Optical coherence tomography (OCTA) is a functional extension of structural SDOCT where motion contrast is detected with repeated B-scans in order to produce high contrast and well- defined images of retinal capillary plexuses and the choriocapillaris microvasculature [46, 47]. However, given that the choriocapillaris is thin, possible errors in segmentation can result in the segmented region missing the choriocapillaris. Furthermore, flow in the deeper layers of the choroid cannot be detected mainly because of scattering by the pigment in the RPE and projection artefacts on deeper choroidal layers due to the blood flow in the choriocapillaris. Advances in imaging technology using swept source OCT seem to offer better visualization of the deeper choroid as there is less sensitivity loss with depth, although larger vessels are not clearly visible unless there are atrophic phenomenon of the RPE and choriocapillaris [48, 49]. It must be considered, however, that although choroidal structure is predominantly vascular, it is also composed of a connective structure, nerves, melanocytes, and extracellular fluid. OCTA provides visualization of the vascular component whereas CVI enables to evaluate both the vascular lumen area and stromal component of the choroid.
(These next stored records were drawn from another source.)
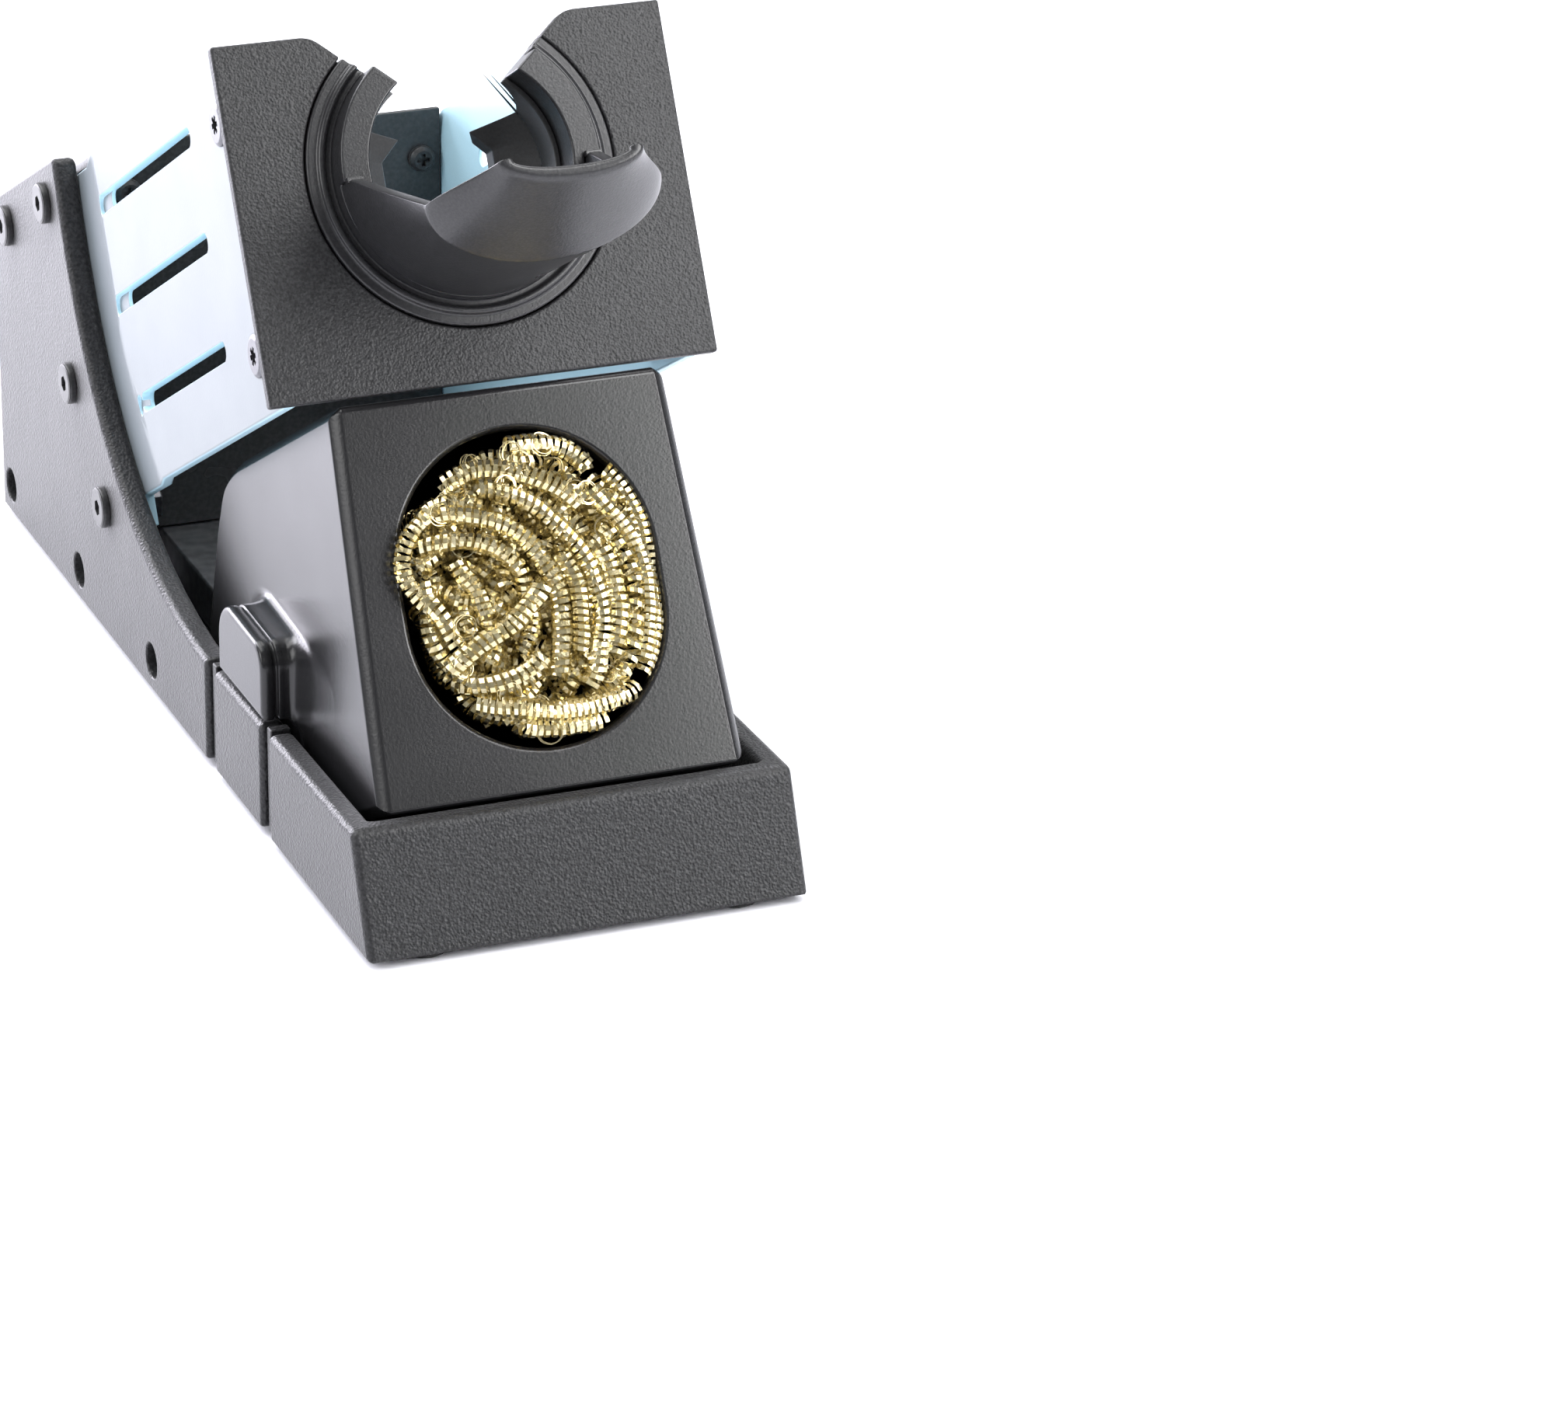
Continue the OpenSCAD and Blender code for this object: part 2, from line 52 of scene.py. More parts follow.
def front(x, y, z):
    """A point given by its distance back from the front edge and its height over the underside."""
    return Vector((x, y - BASE_HALF_D, z + FOOT_DROP)) * MM


FACE = front(0, FACE_Y, FACE_Z)


def face(x, v, h):
    """A point given across, up the sloping face and out of it."""
    return FACE + (Vector((x, 0, 0)) + UP * v + OUT * h) * MM


def face_place(p):
    """How far a point in the row frame lies up the sloping face and out of it, in millimetres."""
    return (p - FACE).dot(UP) / MM, (p - FACE).dot(OUT) / MM


def hole(x, v, h):
    return face(x, v + HOLE_V, h)


def side_view(p):
    """Distance back from the front edge and height, in millimetres, of a point in the row frame."""
    return p[1] / MM + BASE_HALF_D, p[2] / MM - FOOT_DROP


def mix(a, b, t):
    return a + (b - a) * t


# ---------------------------------------------------------------- materials
GLOSS_PATCH = 60     # scale of the slow change in gloss


def material(name):
    m = bpy.data.materials.new(name)
    m.use_nodes = True
    return m, m.node_tree, m.node_tree.nodes["Principled BSDF"]


def grained(name, dark, light, rough, grain, depth, strength, rough_swing=0.05, specular=0.5, sheen=0.0):
    """Moulded plastic: a pebbled grain in the bump, faint colour mottling and uneven gloss."""
    m, nt, b = material(name)
    new, link = nt.nodes.new, nt.links.new
    b.inputs["Specular IOR Level"].default_value = specular
    b.inputs["Sheen Weight"].default_value = sheen
    b.inputs["Sheen Roughness"].default_value = 0.35
    at = new("ShaderNodeTexCoord").outputs["Object"]
    cells = new("ShaderNodeTexVoronoi")
    cells.feature = "SMOOTH_F1"
    cells.inputs["Scale"].default_value = grain
    fine = new("ShaderNodeTexNoise")
    fine.inputs["Scale"].default_value = grain * 0.55
    fine.inputs["Detail"].default_value = 4
    both = new("ShaderNodeMath")
    both.operation = "ADD"
    link(at, cells.inputs["Vector"])
    link(at, fine.inputs["Vector"])
    link(cells.outputs["Distance"], both.inputs[0])
    link(fine.outputs["Fac"], both.inputs[1])
    bump = new("ShaderNodeBump")
    bump.inputs["Strength"].default_value = strength
    bump.inputs["Distance"].default_value = depth
    link(both.outputs[0], bump.inputs["Height"])
    link(bump.outputs["Normal"], b.inputs["Normal"])
    ramp = new("ShaderNodeValToRGB")
    ramp.color_ramp.elements[0].position = 0.35
    ramp.color_ramp.elements[0].color = (*dark, 1)
    ramp.color_ramp.elements[1].position = 0.68
    ramp.color_ramp.elements[1].color = (*light, 1)
    mottle = new("ShaderNodeTexNoise")
    mottle.inputs["Scale"].default_value = grain * 0.8
    mottle.inputs["Detail"].default_value = 2
    link(at, mottle.inputs["Vector"])
    link(mottle.outputs["Fac"], ramp.inputs["Fac"])
    link(ramp.outputs["Color"], b.inputs["Base Color"])
    broad = new("ShaderNodeTexNoise")
    broad.inputs["Scale"].default_value = GLOSS_PATCH
    broad.inputs["Detail"].default_value = 3
    link(at, broad.inputs["Vector"])
    span = new("ShaderNodeMapRange")
    span.inputs["To Min"].default_value = rough - rough_swing
    span.inputs["To Max"].default_value = rough + rough_swing
    link(broad.outputs["Fac"], span.inputs["Value"])
    link(span.outputs["Result"], b.inputs["Roughness"])
    return m


def metal(name, dark, light, rough, scale, bump_depth=0.0):
    """Metal with uneven colour and gloss, and a slightly rough surface if it has a bump depth."""
    m, nt, b = material(name)
    new, link = nt.nodes.new, nt.links.new
    b.inputs["Metallic"].default_value = 1.0
    at = new("ShaderNodeTexCoord").outputs["Object"]
    noise = new("ShaderNodeTexNoise")
    noise.inputs["Scale"].default_value = scale
    noise.inputs["Detail"].default_value = 3
    link(at, noise.inputs["Vector"])
    ramp = new("ShaderNodeValToRGB")
    ramp.color_ramp.elements[0].position = 0.3
    ramp.color_ramp.elements[0].color = (*dark, 1)
    ramp.color_ramp.elements[1].position = 0.7
    ramp.color_ramp.elements[1].color = (*light, 1)
    link(noise.outputs["Fac"], ramp.inputs["Fac"])
    link(ramp.outputs["Color"], b.inputs["Base Color"])
    span = new("ShaderNodeMapRange")
    span.inputs["To Min"].default_value = rough * 0.75
    span.inputs["To Max"].default_value = rough * 1.25
    link(noise.outputs["Fac"], span.inputs["Value"])
    link(span.outputs["Result"], b.inputs["Roughness"])
    if bump_depth:
        bump = new("ShaderNodeBump")
        bump.inputs["Strength"].default_value = 0.5
        bump.inputs["Distance"].default_value = bump_depth
        link(noise.outputs["Fac"], bump.inputs["Height"])
        link(bump.outputs["Normal"], b.inputs["Normal"])
    return m


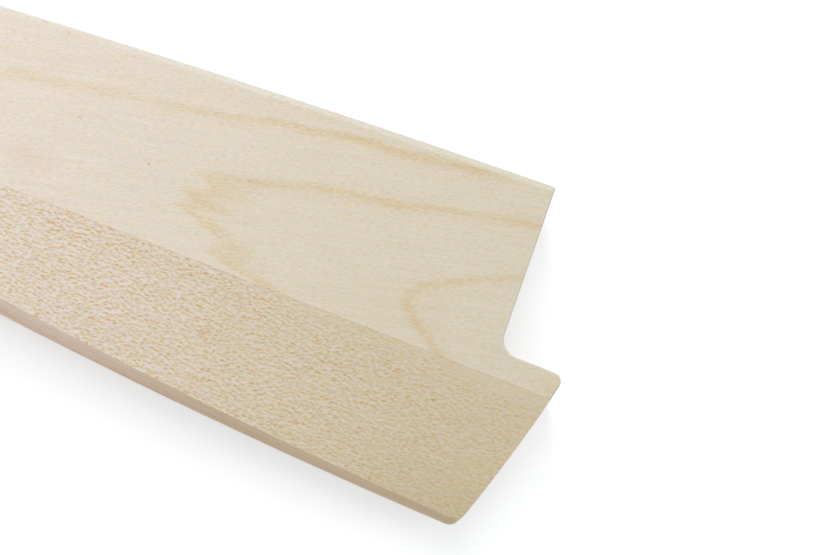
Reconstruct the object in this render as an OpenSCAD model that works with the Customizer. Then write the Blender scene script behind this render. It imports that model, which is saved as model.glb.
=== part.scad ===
// Wooden blade guard for a chef's knife, held on the blade by magnets.
// Two maple faces, each glued up from a plain board and a flecked board, close on
// two rails whose thickness leaves the slot for the blade. The slot is open at the
// mouth and along the heel cover, and closed along the spine, the tip and the edge.
// Drawing coordinates: x = 0 is the mouth edge, +x points to the handle, y = 0 is the
// spine corner and z = 0 is the back face. The part is then moved to its own frame.

/* [Outline] */
// Length from the mouth edge to the tip of the guard
guard_l = 204; // [190:1:228]
// Height at the heel, from the spine corner down to the heel corner
heel_h = 58.2; // [55:0.1:64]
// Slope of the spine at the mouth, in degrees
spine_slope = 2.55; // [2:0.05:3]
// Slope of the cutting-edge side at the heel, in degrees
edge_slope = 2.3; // [1.8:0.1:3]
// Radius of the rounded tip
tip_r = 6.5; // [6:0.1:7.5]
// Drop from the spine corner to the middle of the rounded tip
tip_drop = 23.8; // [22:0.1:26]

/* [Mouth] */
// Drop of the mouth edge, from the spine corner to the step
notch_h = 29.9; // [26:0.1:32]
// Reach of the heel cover past the mouth edge
cover_l = 11.8; // [9:0.1:16]
// Reach of the heel corner past the mouth edge
heel_l = 3.5; // [1:0.1:7]
// Radius of the end's shallow outward curve
end_r = 280; // [150:10:800]
// Radius in the inner corner of the notch
notch_r = 3; // [1:0.1:6]
// Radius of the heel cover's upper corner
cover_r = 1.5; // [0.5:0.1:2.5]
// Radius of the heel corner
heel_r = 1.8; // [0.5:0.1:3]
// Radius of the spine corner
spine_corner_r = 0.4; // [0.3:0.1:2]

/* [Layers] */
// Thickness of each maple face
face_t = 4.5; // [4:0.1:6]
// Thickness of the slot, which is that of the rails
slot_t = 3; // [2.4:0.1:3.6]
// Width of the rails, the wood between the slot and the outside
rail_w = 5.2; // [4:0.1:5.7]
// Distance from the spine corner down to the glue line between the two boards
glue_line_y = 34.4; // [33:0.1:38]

/* [Edge bevel] */
// Depth that the bevel takes off each face at the heel corner
bevel_d = 3.3; // [1.5:0.1:3.6]
// Distance from the mouth edge at which the bevel has run out
bevel_l = 160; // [140:1:190]

/* [Magnets] */
// Diameter of a disc magnet
magnet_d = 10; // [6:0.5:12]
// Thickness of a disc magnet
magnet_t = 2; // [1:0.1:2.5]
// Broken edge of a disc magnet
magnet_edge = 0.25; // [0.1:0.05:0.4]
// Gap all round a magnet in its bore, filled with glue
magnet_gap = 0.1; // [0.05:0.05:0.3]
// Depth of a magnet's face below the wall of the slot
magnet_recess = 0.3; // [0.1:0.1:0.8]
// Distance from the spine to the middle of a magnet
magnet_drop = 17; // [14:0.5:20]
// Distance from the mouth edge to the heel magnets
heel_magnet_x = 26; // [15:1:50]
// Distance from the mouth edge to the tip magnets
tip_magnet_x = 118; // [80:1:130]

/* [Hidden] */

guard_t = 2 * face_t + slot_t;
past = 5;              // how far a cutting shape runs past the wood
spine_steps = 24;      // straight pieces in the spine's curve
edge_steps = 32;       // straight pieces in the cutting-edge side's curve
tip_steps = 20;        // straight pieces round the tip
end_steps = 6;         // straight pieces in the end's shallow curve
corner_steps = 8;      // straight pieces in a rounded corner
bevel_steps = 24;      // strips along the bevel
plain_maple = "#ddd3c0";
flecked_maple = "#d6c7b0";
rail_maple = "#c7b8a2";
nickel = "#c9cbcf";

// Point on a circle
function on_circle(middle, r, a) = middle + r * [cos(a), sin(a)];

// Points along a circle from angle a to angle b
function arc(middle, r, a, b, steps) =
    [for (i = [0 : steps]) on_circle(middle, r, a + (b - a) * i / steps)];

// Radius of the circle that leaves a point with the given inward direction and touches
// the rounded tip from outside
function side_r(point, inward) =
    let (to_tip = point - tip_mid)
    (tip_r * tip_r - to_tip * to_tip) / (2 * (inward * to_tip + tip_r));

// The rounded tip, and the two curved sides that run into it
tip_mid = [tip_r - guard_l, -tip_drop];
spine_corner = [0, 0];
spine_a = 90 + spine_slope;
spine_in = on_circle([0, 0], 1, spine_a + 180);
spine_r = side_r(spine_corner, spine_in);
spine_mid = spine_corner + spine_r * spine_in;
spine_end_a = atan2(tip_mid.y - spine_mid.y, tip_mid.x - spine_mid.x);
heel = [heel_l, -heel_h];
edge_a = 270 - edge_slope;
edge_in = on_circle([0, 0], 1, edge_a - 180);
edge_r = side_r(heel, edge_in);
edge_mid = heel + edge_r * edge_in;
edge_end_a = 360 + atan2(tip_mid.y - edge_mid.y, tip_mid.x - edge_mid.x);

// The end below the step, a shallow curve from the heel corner to the cover's corner
cover = [cover_l, -notch_h];
end_chord = cover - heel;
end_half = norm(end_chord) / 2;
end_out = [end_chord.y, -end_chord.x] / norm(end_chord);
end_mid = (heel + cover) / 2 - sqrt(end_r * end_r - end_half * end_half) * end_out;
end_turn = asin(end_half / end_r);
end_a = atan2(end_out.y, end_out.x);

// The sides and the tip at a distance inside the outline, from the mouth or the spine on
function spine_side(inside, from_a) =
    arc(spine_mid, spine_r - inside, from_a, spine_end_a, spine_steps);
function edge_side(inside, from_a) =
    arc(edge_mid, edge_r - inside, from_a, edge_end_a, edge_steps);
function tip_side(inside) =
    arc(tip_mid, tip_r - inside, spine_end_a, edge_end_a, tip_steps);

// A list without its first point, without both ends, or turned round
function tail(points) = [for (i = [1 : len(points) - 1]) points[i]];
function inner(points) = [for (i = [1 : len(points) - 2]) points[i]];
function turned(points) = [for (i = [len(points) - 1 : -1 : 0]) points[i]];

// Arc of radius r in the corner at b, on the way from a to c
function corner(a, b, c, r) =
    let (
        to_a = (a - b) / norm(a - b),
        to_c = (c - b) / norm(c - b),
        half = acos(to_a * to_c) / 2,
        bisector = (to_a + to_c) / norm(to_a + to_c),
        middle = b + r / sin(half) * bisector,
        start = b + r / tan(half) * to_a - middle,
        stop = b + r / tan(half) * to_c - middle,
        from = atan2(start.y, start.x),
        turn = atan2(stop.y, stop.x) - from,
        short = turn > 180 ? turn - 360 : turn < -180 ? turn + 360 : turn
    )
    arc(middle, r, from, from + short, corner_steps);

end_curve = arc(end_mid, end_r, end_a - end_turn, end_a + end_turn, end_steps);
spine_curve = spine_side(0, spine_a);
edge_curve = edge_side(0, edge_a);
notch = [0, -notch_h];

// Outline of the guard, anticlockwise from the heel corner
outline = concat(
    corner(edge_curve[1], heel, end_curve[1], heel_r),
    inner(end_curve),
    corner(end_curve[end_steps - 1], cover, notch, cover_r),
    corner(cover, notch, spine_corner, notch_r),
    corner(notch, spine_corner, spine_curve[1], spine_corner_r),
    tail(spine_curve),
    tail(tip_side(0)),
    tail(turned(tail(edge_curve)))
);

// Space for the blade: the outline less the rails, run on past the open end
spine_past_a = spine_a - (cover_l + past) / spine_r * 180 / PI;
edge_past_a = edge_a + (cover_l + past) / edge_r * 180 / PI;
blade_space = concat(
    spine_side(rail_w, spine_past_a),
    tail(tip_side(rail_w)),
    tail(turned(edge_side(rail_w, edge_past_a)))
);

// Half of the drawing: all above the line y = at when side is 1, below it when -1
module half_plane(at, side) {
    reach = guard_l + heel_h;
    translate([-guard_l / 2, at + side * reach / 2])
        square([2 * reach, reach], center = true);
}

// The bevel's slope in the cross-section at x, which falls to nothing at its run-out
function bevel_slope(x) = bevel_d / (heel_h - glue_line_y) * (1 + x / bevel_l);

// Wood that the bevel takes off a face, whose outer side lies at z = face_t
module bevel_cut() {
    wide = heel_h - glue_line_y + past;
    first = cover_l + past;
    section = [
        for (i = [0 : bevel_steps])
            let (x = first - (first + bevel_l) * i / bevel_steps)
            each [
                [x, -glue_line_y, face_t],
                [x, -glue_line_y - wide, face_t - bevel_slope(x) * wide],
                [x, -glue_line_y - wide, face_t + past],
                [x, -glue_line_y, face_t + past]
            ]
    ];
    last = 4 * bevel_steps;
    polyhedron(
        points = section,
        faces = concat(
            [[0, 1, 2, 3], [last + 3, last + 2, last + 1, last]],
            [
                for (i = [0 : bevel_steps - 1], j = [0 : 3])
                    let (a = 4 * i + j, b = 4 * i + (j + 1) % 4)
                    each [[a, a + 4, b], [b, a + 4, b + 4]]
            ]
        )
    );
}

// Places a magnet or its bore, by the distance from the mouth edge
module at_magnet(x) {
    a = spine_a + asin(x / spine_r);
    middle = on_circle(spine_mid, spine_r - magnet_drop, a);
    translate([middle.x, middle.y, 0])
        children();
}

module magnet_bore() {
    depth = magnet_t + magnet_recess;
    translate([0, 0, -past])
        cylinder(r = magnet_d / 2 + magnet_gap, h = past + depth, $fn = 64);
}

// Disc magnet with broken edges, seated on the bottom of its bore
module magnet() {
    r = magnet_d / 2;
    translate([0, 0, magnet_recess])
        rotate_extrude($fn = 64)
            polygon([
                [0, 0], [r - magnet_edge, 0], [r, magnet_edge],
                [r, magnet_t - magnet_edge], [r - magnet_edge, magnet_t], [0, magnet_t]
            ]);
}

// A face's two boards, drawn with the slot side at z = 0 and the outer side at face_t
module spine_board() {
    difference() {
        linear_extrude(face_t)
            intersection() {
                polygon(outline);
                half_plane(-glue_line_y, 1);
            }
        at_magnet(heel_magnet_x) magnet_bore();
        at_magnet(tip_magnet_x) magnet_bore();
    }
}

module edge_board() {
    difference() {
        linear_extrude(face_t)
            intersection() {
                polygon(outline);
                half_plane(-glue_line_y, -1);
            }
        bevel_cut();
    }
}

// A rail: the wood round the blade space on one side of the joint at the tip
module rail(side) {
    linear_extrude(slot_t)
        difference() {
            intersection() {
                polygon(outline);
                half_plane(tip_mid.y, side);
            }
            polygon(blade_space);
        }
}

// The part's frame: its origin on the back face, midway along the guard and its heel
module in_frame() {
    translate([guard_l / 2, heel_h / 2, 0])
        children();
}

// Places for what belongs to the front face, the rails and the back face
module front() {
    in_frame() translate([0, 0, face_t + slot_t]) children();
}

module core() {
    in_frame() translate([0, 0, face_t]) children();
}

module back() {
    in_frame() translate([0, 0, face_t]) mirror([0, 0, 1]) children();
}

module front_spine_board() { color(plain_maple) front() spine_board(); }
module front_edge_board() { color(flecked_maple) front() edge_board(); }
module spine_rail() { color(rail_maple) core() rail(1); }
module edge_rail() { color(rail_maple) core() rail(-1); }
module back_spine_board() { color(plain_maple) back() spine_board(); }
module back_edge_board() { color(flecked_maple) back() edge_board(); }
module front_heel_magnet() { color(nickel) front() at_magnet(heel_magnet_x) magnet(); }
module front_tip_magnet() { color(nickel) front() at_magnet(tip_magnet_x) magnet(); }
module back_heel_magnet() { color(nickel) back() at_magnet(heel_magnet_x) magnet(); }
module back_tip_magnet() { color(nickel) back() at_magnet(tip_magnet_x) magnet(); }

front_spine_board();
front_edge_board();
spine_rail();
edge_rail();
back_spine_board();
back_edge_board();
front_heel_magnet();
front_tip_magnet();
back_heel_magnet();
back_tip_magnet();
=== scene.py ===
"""Looks of a wooden blade guard: planed and eased maple boards, rails and hidden magnets."""

import math

import bpy
from mathutils import Matrix, Vector


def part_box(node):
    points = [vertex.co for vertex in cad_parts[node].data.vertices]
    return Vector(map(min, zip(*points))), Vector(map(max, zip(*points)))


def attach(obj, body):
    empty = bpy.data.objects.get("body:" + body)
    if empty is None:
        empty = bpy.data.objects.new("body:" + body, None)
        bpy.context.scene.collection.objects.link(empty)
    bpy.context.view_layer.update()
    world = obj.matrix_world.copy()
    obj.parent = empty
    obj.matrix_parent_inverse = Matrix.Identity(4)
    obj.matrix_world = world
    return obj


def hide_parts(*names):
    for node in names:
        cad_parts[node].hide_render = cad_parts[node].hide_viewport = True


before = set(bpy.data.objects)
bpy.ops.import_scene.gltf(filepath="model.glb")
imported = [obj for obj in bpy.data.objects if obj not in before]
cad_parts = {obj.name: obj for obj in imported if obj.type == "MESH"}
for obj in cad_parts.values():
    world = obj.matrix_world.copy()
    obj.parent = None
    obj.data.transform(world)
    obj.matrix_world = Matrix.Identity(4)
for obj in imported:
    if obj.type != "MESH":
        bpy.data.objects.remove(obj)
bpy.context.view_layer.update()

MM = 0.001

# The places that the growth figures are drawn from, in millimetres. The figures' own x is 0 at
# the mouth edge and their y is 0 at the spine corner, and the glue line lies below that corner.
LOW, HIGH = (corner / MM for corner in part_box("front_spine_board"))
GLUE_LINE = LOW.y
MOUTH_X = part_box("spine_rail")[1].x / MM
SPINE_Y = HIGH.y
FACE_Z = HIGH.z
GLUE_DROP = SPINE_Y - GLUE_LINE

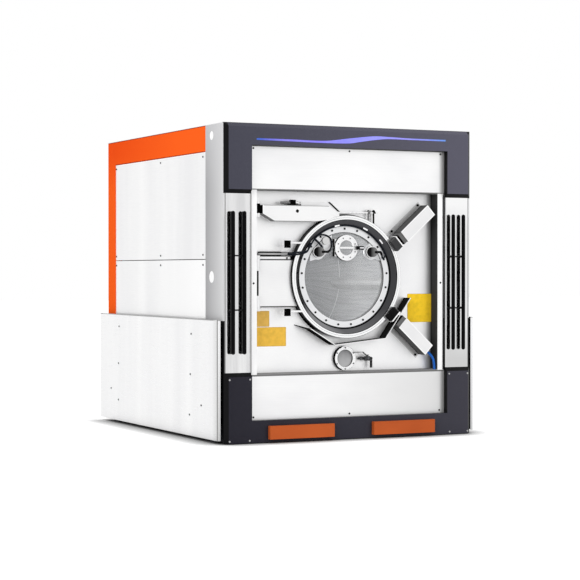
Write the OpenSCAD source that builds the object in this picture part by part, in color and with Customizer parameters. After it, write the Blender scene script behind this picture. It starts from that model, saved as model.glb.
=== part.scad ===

In conclusion, we found that in early AMD the CVI in patients with pure phenotypes of SDD or CD was reduced with respect to controls, and CVI was significantly reduced in SDD with respect to CD eyes. Our results are comparable to the studies with recruitment criteria similar to our investigation that eyes with SDD have more pronounced choroidal vascular alterations. SDD is a biomarker of AMD progression and this work suggests that the mechanism for this is via reduction of the CVI. Further studies on larger patient populations are warranted to corroborate this hypothesis.

Summary table

What was known before

  • Subretinal drusenoid deposits are correlated to choroidal thinning and progression to advanced age-related macular degeneration

  • Choroidal vascularity index is a sensitive parameter to detect choroidal alterations in age-related macular degeneration as it does not undergo variations with changes in mean choroidal thickness and aging

  • Results on choroidal vascularity index in age-related macular degeneration and the presence of subretinal drusenoid deposits are contrasting mainly owing to the inclusion of mixed phenotypes rather than cohorts of patients with pure deposits.

What this study adds

  • In early age-related macular degeneration choroidal vascularity index is reduced with a significant reduction in eyes with subretinal drusenoid deposits alone with respect to eyes with conventional drusen alone

  • Subretinal drusenoid deposits are a biomarker of age-related macular degeneration progression and the mechanism for this could be via reduction of the choroidal vascularity index.